The company says that the carrying value of Oil and Natural Gas Division on it balance sheet is its market value. The $118M is value is worth another $4.60/share, for a combined value of $26.60/share or $43.60/share in an acquisition.

Negative: Excessive Management Compensation

Seitel’s management compensation structure is unusual and excessive. Let me state at the outset that I’m not a fan of managements like Seitel that are doing daylight robbery from shareholders in this fashion. I do believe that their compensation is excessive.

Having said that, if I were to only invest in companies where I was in agreement with management compensation AND where I believed I could expect outstanding returns on my investment, I’m afraid I’d be sitting mostly in cash. We live in times where outsize compensation is, unfortunately, the norm.

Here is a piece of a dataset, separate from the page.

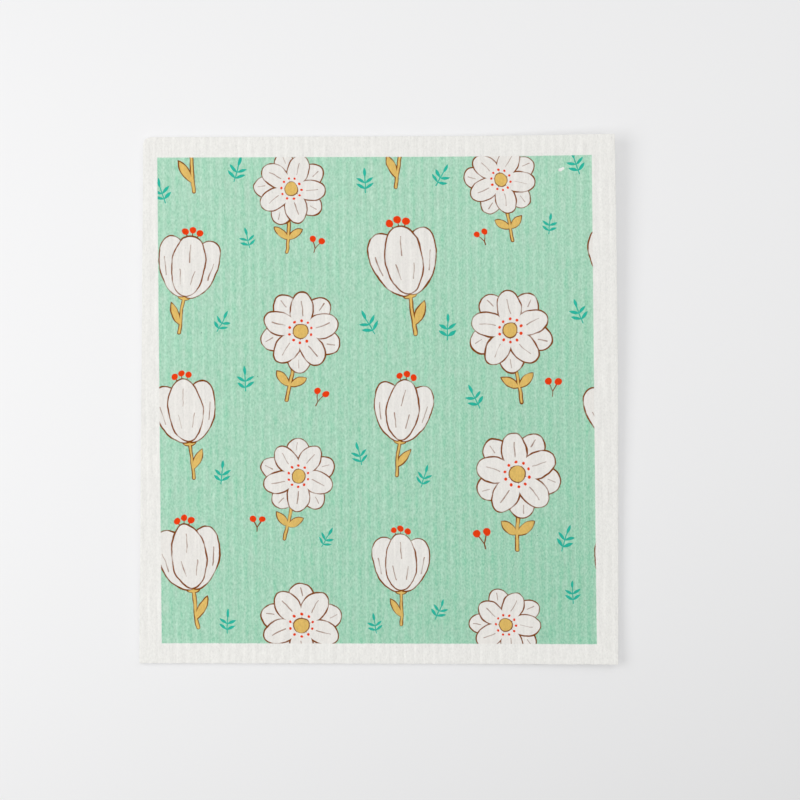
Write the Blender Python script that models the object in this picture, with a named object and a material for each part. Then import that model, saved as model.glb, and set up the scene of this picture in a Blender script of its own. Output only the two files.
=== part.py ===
"""Dry cellulose sponge cloth: one cut sheet of ribbed sponge, printed on its front.

Units are metres and +Z is up. The ribs run along Y, the long way of the sheet. The origin is
under the middle of the sheet, on the surface that it lies on. The sheet dried a little curled,
so its right side stands clear of that surface, most at the top right corner.
"""

import math

import bmesh
import bpy

NAME = "sponge_cloth"

# Cut sheet
CLOTH_WIDTH = 0.1800
CLOTH_LENGTH = 0.2000
SHEET_THICKNESS = 0.0019
CUT_FLARE = 0.0013
CORNER_RADIUS = 0.0027
EDGE_ROUND = 0.0009
EDGE_DROP = 0.0007

# Ribs pressed into the front
RIB_PITCH = 0.0036
RIB_HEIGHT = 0.00016
FINE_RIBS_PER_RIB = 3
FINE_RIB_HEIGHT = 0.00008
RIB_LEAN = 0.0100

# Curl of the right side
CURL_REACH = 0.0750
TOP_CORNER_LIFT = 0.0068
TOP_LIFT_FADE = 1.4
BOTTOM_CORNER_LIFT = 0.0015
BOTTOM_LIFT_FADE = 8

# Printed field, by its margins to the cut
MARGIN_LEFT = 0.0067
MARGIN_RIGHT = 0.0087
MARGIN_TOP = 0.0078
MARGIN_BOTTOM = 0.0076

# Print: blossoms in a half-drop repeat, with a sprig between them
REPEAT_WIDTH = 0.0410
REPEAT_LENGTH = 0.0560
BLOSSOM_RADIUS = 0.0155
BLOSSOM_WAIST = 0.0105
BLOSSOM_HEART = 0.0036
PETALS = 6
SPRIG_RADIUS = 0.0040
SPRIG_WAIST = 0.0004
SPRIG_LEAVES = 3

# Colours, as linear red, green and blue
SPONGE_WHITE = (0.84, 0.84, 0.82)
MINT_INK = (0.38, 0.66, 0.49)
GOLD_INK = (0.75, 0.45, 0.10)
TEAL_INK = (0.02, 0.33, 0.25)
SPONGE_ROUGHNESS = 0.95

# Fineness of the mesh
COLUMNS_PER_FINE_RIB = 2
ROW_STEP = 0.0200
CORNER_ROWS = 4
SIDE_BLEND = 4 * CORNER_RADIUS


def cut_left(y):
    """X of the left cut line: it runs out towards the bottom and in round the soft corner."""
    x = -CLOTH_WIDTH / 2 + CUT_FLARE * y / CLOTH_LENGTH
    rise = y - (CLOTH_LENGTH / 2 - CORNER_RADIUS)
    if rise > 0:
        x += CORNER_RADIUS - math.sqrt(max(0.0, CORNER_RADIUS**2 - rise**2))
    return x


def cut_right(y):
    """X of the right cut line, which runs out towards the bottom."""
    return CLOTH_WIDTH / 2 - CUT_FLARE * y / CLOTH_LENGTH


def lift(x, y):
    """Height of the underside: flat on the left, curled up along the right side."""
    side = max(0.0, (x - CLOTH_WIDTH / 2 + CURL_REACH) / CURL_REACH)
    up = y / CLOTH_LENGTH + 0.5
    top = TOP_CORNER_LIFT * up**TOP_LIFT_FADE
    bottom = BOTTOM_CORNER_LIFT * (1 - up) ** BOTTOM_LIFT_FADE
    return side**2 * (top + bottom)


def rib_height(x, y):
    """Relief of the front: a wave for each rib with finer ribs on it, along the ribs' lean."""
    turn = 2 * math.pi * (x + RIB_LEAN * y) / RIB_PITCH
    rib = RIB_HEIGHT * (1 + math.cos(turn)) / 2
    fine = FINE_RIB_HEIGHT * (1 + math.cos(FINE_RIBS_PER_RIB * turn)) / 2
    return rib + fine


def edge_drop(x, y):
    """How far the cut has pressed the front down, which rounds it off towards the edge."""
    half = CLOTH_LENGTH / 2
    inside = min(x - cut_left(y), cut_right(y) - x, half - y, half + y)
    share = max(0.0, 1 - inside / EDGE_ROUND)
    return EDGE_DROP * share**2


def row_positions():
    """Y of each row of points, from the bottom cut to the top one."""
    half = CLOTH_LENGTH / 2
    low = EDGE_ROUND - half
    high = half - CORNER_RADIUS
    count = math.ceil((high - low) / ROW_STEP)
    rows = [-half]
    rows += [low + (high - low) * step / count for step in range(count + 1)]
    for step in range(1, CORNER_ROWS + 1):
        angle = math.pi / 2 * step / CORNER_ROWS
        rows.append(high + CORNER_RADIUS * math.sin(angle))
    return rows


def column_positions(y):
    """X of each point of the row at y: along the ribs, and drawn to the cut near each side."""
    step = RIB_PITCH / FINE_RIBS_PER_RIB / COLUMNS_PER_FINE_RIB
    count = math.ceil(CLOTH_WIDTH / step)
    first = -count * step / 2 - RIB_LEAN * y
    last = first + count * step
    positions = []
    for index in range(count + 1):
        x = first + index * step
        left_share = max(0.0, 1 - (x - first) / SIDE_BLEND)
        right_share = max(0.0, 1 - (last - x) / SIDE_BLEND)
        x += left_share * (cut_left(y) - first) + right_share * (cut_right(y) - last)
        positions.append(x)
    return positions


def cloth_mesh():
    """The sheet as one closed mesh: a ribbed front, extruded to a smooth underside."""
    rows = row_positions()
    columns = [column_positions(y) for y in rows]
    last_row = len(rows) - 1
    last_column = len(columns[0]) - 1
    bm = bmesh.new()
    bmesh.ops.create_grid(bm, x_segments=last_column, y_segments=last_row, size=0.5)
    for vert in bm.verts:
        row = round((vert.co.y + 0.5) * last_row)
        column = round((vert.co.x + 0.5) * last_column)
        x = columns[row][column]
        y = rows[row]
        vert.co = (x, y, lift(x, y))
    extruded = bmesh.ops.extrude_face_region(bm, geom=bm.faces[:])
    for vert in extruded["geom"]:
        if isinstance(vert, bmesh.types.BMVert):
            x, y, low = vert.co
            vert.co.z = low + SHEET_THICKNESS + rib_height(x, y) - edge_drop(x, y)
    bmesh.ops.recalc_face_normals(bm, faces=bm.faces[:])
    mesh = bpy.data.meshes.new(NAME)
    bm.to_mesh(mesh)
    bm.free()
    mesh.shade_smooth()
    mesh.set_sharp_from_angle(angle=math.radians(50))
    return mesh


class PrintNodes:
    """Adds the nodes of the print to a material's tree."""

    def __init__(self, tree):
        self.tree = tree

    def maths(self, operation, *values):
        """A Math node on these values and sockets, and its result."""
        node = self.tree.nodes.new("ShaderNodeMath")
        node.operation = operation
        for socket, value in zip(node.inputs, values):
            if isinstance(value, bpy.types.NodeSocket):
                self.tree.links.new(value, socket)
            else:
                socket.default_value = value
        return node.outputs[0]

    def paint(self, ground, mask, colour):
        """The ground colour with another laid over it where the mask is 1."""
        node = self.tree.nodes.new("ShaderNodeMix")
        node.data_type = "RGBA"
        self.tree.links.new(mask, node.inputs["Factor"])
        if isinstance(ground, bpy.types.NodeSocket):
            self.tree.links.new(ground, node.inputs["A"])
        else:
            node.inputs["A"].default_value = (*ground, 1)
        node.inputs["B"].default_value = (*colour, 1)
        return node.outputs["Result"]

    def sheet_coordinates(self):
        """X across the ribs and Y along them, in metres."""
        where = self.tree.nodes.new("ShaderNodeTexCoord")
        split = self.tree.nodes.new("ShaderNodeSeparateXYZ")
        self.tree.links.new(where.outputs["Object"], split.inputs["Vector"])
        x, y, _ = split.outputs
        return self.maths("MULTIPLY_ADD", y, RIB_LEAN, x), y

    def within(self, value, low, high):
        """1 where the value lies between the two limits."""
        above = self.maths("GREATER_THAN", value, low)
        below = self.maths("LESS_THAN", value, high)
        return self.maths("MULTIPLY", above, below)

    def repeat(self, x, y, shift):
        """Coordinates about the middle of each cell of the half-drop repeat, shifted along Y."""
        across = self.maths("MULTIPLY_ADD", x, 1 / REPEAT_WIDTH, 0.5)
        along = self.maths("MULTIPLY_ADD", y, 1 / REPEAT_LENGTH, shift)
        drop = self.maths("MULTIPLY", self.maths("FLOOR", across), 0.5)
        along = self.maths("ADD", along, drop)
        cell_x = self.maths("SUBTRACT", self.maths("FLOORED_MODULO", across, 1), 0.5)
        cell_y = self.maths("SUBTRACT", self.maths("FLOORED_MODULO", along, 1), 0.5)
        cell_x = self.maths("MULTIPLY", cell_x, REPEAT_WIDTH)
        cell_y = self.maths("MULTIPLY", cell_y, REPEAT_LENGTH)
        return cell_x, cell_y

    def rosette(self, x, y, waist, radius, lobes):
        """1 inside a ring of rounded lobes, which reach from the waist out to the radius."""
        angle = self.maths("ARCTAN2", y, x)
        wave = self.maths("COSINE", self.maths("MULTIPLY", angle, lobes / 2))
        reach = self.maths("MULTIPLY_ADD", self.maths("ABSOLUTE", wave), radius - waist, waist)
        return self.maths("LESS_THAN", self.distance(x, y), reach)

    def distance(self, x, y):
        """Distance from the middle of the cell."""
        square = self.maths("MULTIPLY_ADD", x, x, self.maths("MULTIPLY", y, y))
        return self.maths("SQRT", square)


def cloth_material():
    """White sponge with the printed field: mint, white blossoms with gold hearts, teal sprigs."""
    material = bpy.data.materials.new("printed_sponge")
    material.use_nodes = True
    surface = material.node_tree.nodes["Principled BSDF"]
    surface.inputs["Roughness"].default_value = SPONGE_ROUGHNESS
    surface.inputs["Metallic"].default_value = 0.0
    nodes = PrintNodes(material.node_tree)
    x, y = nodes.sheet_coordinates()
    half_width = CLOTH_WIDTH / 2
    half_length = CLOTH_LENGTH / 2
    field = nodes.maths(
        "MULTIPLY",
        nodes.within(x, MARGIN_LEFT - half_width, half_width - MARGIN_RIGHT),
        nodes.within(y, MARGIN_BOTTOM - half_length, half_length - MARGIN_TOP),
    )
    field = nodes.maths("MULTIPLY", field, front_mask(nodes))
    blossom_x, blossom_y = nodes.repeat(x, y, 0.5)
    sprig_x, sprig_y = nodes.repeat(x, y, 0.0)
    blossom = nodes.rosette(blossom_x, blossom_y, BLOSSOM_WAIST, BLOSSOM_RADIUS, PETALS)
    heart = nodes.maths("LESS_THAN", nodes.distance(blossom_x, blossom_y), BLOSSOM_HEART)
    sprig = nodes.rosette(sprig_y, sprig_x, SPRIG_WAIST, SPRIG_RADIUS, SPRIG_LEAVES)
    colour = nodes.paint(MINT_INK, sprig, TEAL_INK)
    colour = nodes.paint(colour, blossom, SPONGE_WHITE)
    colour = nodes.paint(colour, heart, GOLD_INK)
    unprinted = nodes.maths("SUBTRACT", 1, field)
    colour = nodes.paint(colour, unprinted, SPONGE_WHITE)
    material.node_tree.links.new(colour, surface.inputs["Base Color"])
    return material


def front_mask(nodes):
    """1 on the faces that look up, so that the underside stays plain."""
    geometry = nodes.tree.nodes.new("ShaderNodeNewGeometry")
    split = nodes.tree.nodes.new("ShaderNodeSeparateXYZ")
    nodes.tree.links.new(geometry.outputs["True Normal"], split.inputs["Vector"])
    return nodes.maths("GREATER_THAN", split.outputs["Z"], 0.5)


def main():
    """Clears the scene and builds the cloth in its own collection."""
    for leftover in list(bpy.data.objects):
        bpy.data.objects.remove(leftover)
    collection = bpy.data.collections.new(NAME)
    bpy.context.scene.collection.children.link(collection)
    cloth = bpy.data.objects.new(NAME, cloth_mesh())
    cloth.data.materials.append(cloth_material())
    collection.objects.link(cloth)


main()
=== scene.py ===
"""The looks of a dry sponge cloth that lies on a pale table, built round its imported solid.

Lengths are metres in the solid's own frame, +Z up and +Y along the ribs. The print is drawn in
millimetres on the same axes.
"""

import logging
import math
from dataclasses import dataclass
from enum import Enum
from typing import Any, Union

import bmesh
import bpy
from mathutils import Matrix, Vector, noise


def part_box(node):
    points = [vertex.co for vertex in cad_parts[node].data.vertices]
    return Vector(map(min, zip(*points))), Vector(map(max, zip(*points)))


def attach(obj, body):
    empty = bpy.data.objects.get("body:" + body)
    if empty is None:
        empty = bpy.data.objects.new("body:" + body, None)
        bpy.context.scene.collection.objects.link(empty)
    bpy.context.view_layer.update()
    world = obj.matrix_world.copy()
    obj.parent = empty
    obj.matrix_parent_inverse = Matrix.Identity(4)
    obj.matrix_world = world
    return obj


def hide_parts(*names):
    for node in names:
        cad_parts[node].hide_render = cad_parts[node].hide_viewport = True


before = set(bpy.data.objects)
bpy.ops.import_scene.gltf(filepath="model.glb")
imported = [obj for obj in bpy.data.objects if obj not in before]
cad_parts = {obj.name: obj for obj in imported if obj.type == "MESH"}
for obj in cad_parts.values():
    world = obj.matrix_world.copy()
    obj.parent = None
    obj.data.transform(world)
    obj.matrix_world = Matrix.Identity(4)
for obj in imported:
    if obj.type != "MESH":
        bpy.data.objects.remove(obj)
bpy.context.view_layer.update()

log = logging.getLogger("sponge_cloth")
NODE = "sponge_cloth"
SIDE_ATTRIBUTE = "face_side"
MM = 1000.0
SCREEN_TOP = 255
SCREEN_KNEE = 0.04045
SCREEN_SLOPE = 12.92
SCREEN_OFFSET = 0.055
SCREEN_POWER = 2.4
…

The issue is the outsize bonuses to senior management. They reduced this from 17.5% of pre-tax income to 8.5%. Seitel claims that their base salaries are low and the company wants to focus mgt. on selling existing data which has very high gross margins. Comp. is high and is one of the reasons for the low stock price. The bonus program will net management a total of under $10 Million annually over the next 3 years. Even with is shareholder robbery factored in, the value remains compelling.

Catalysts:

Catalyst

The company wants to sell or spin off its natural gas division. Any transaction would create a pure play and unlock value. Also, as the company executes its harvest strategy and throws off cash, the street will eventually recognize it. In addition, the entire sector is currently out of favor. As it comes back in favor, Seitel will rebound. Not to mention that they keep widening their moat with every new survey.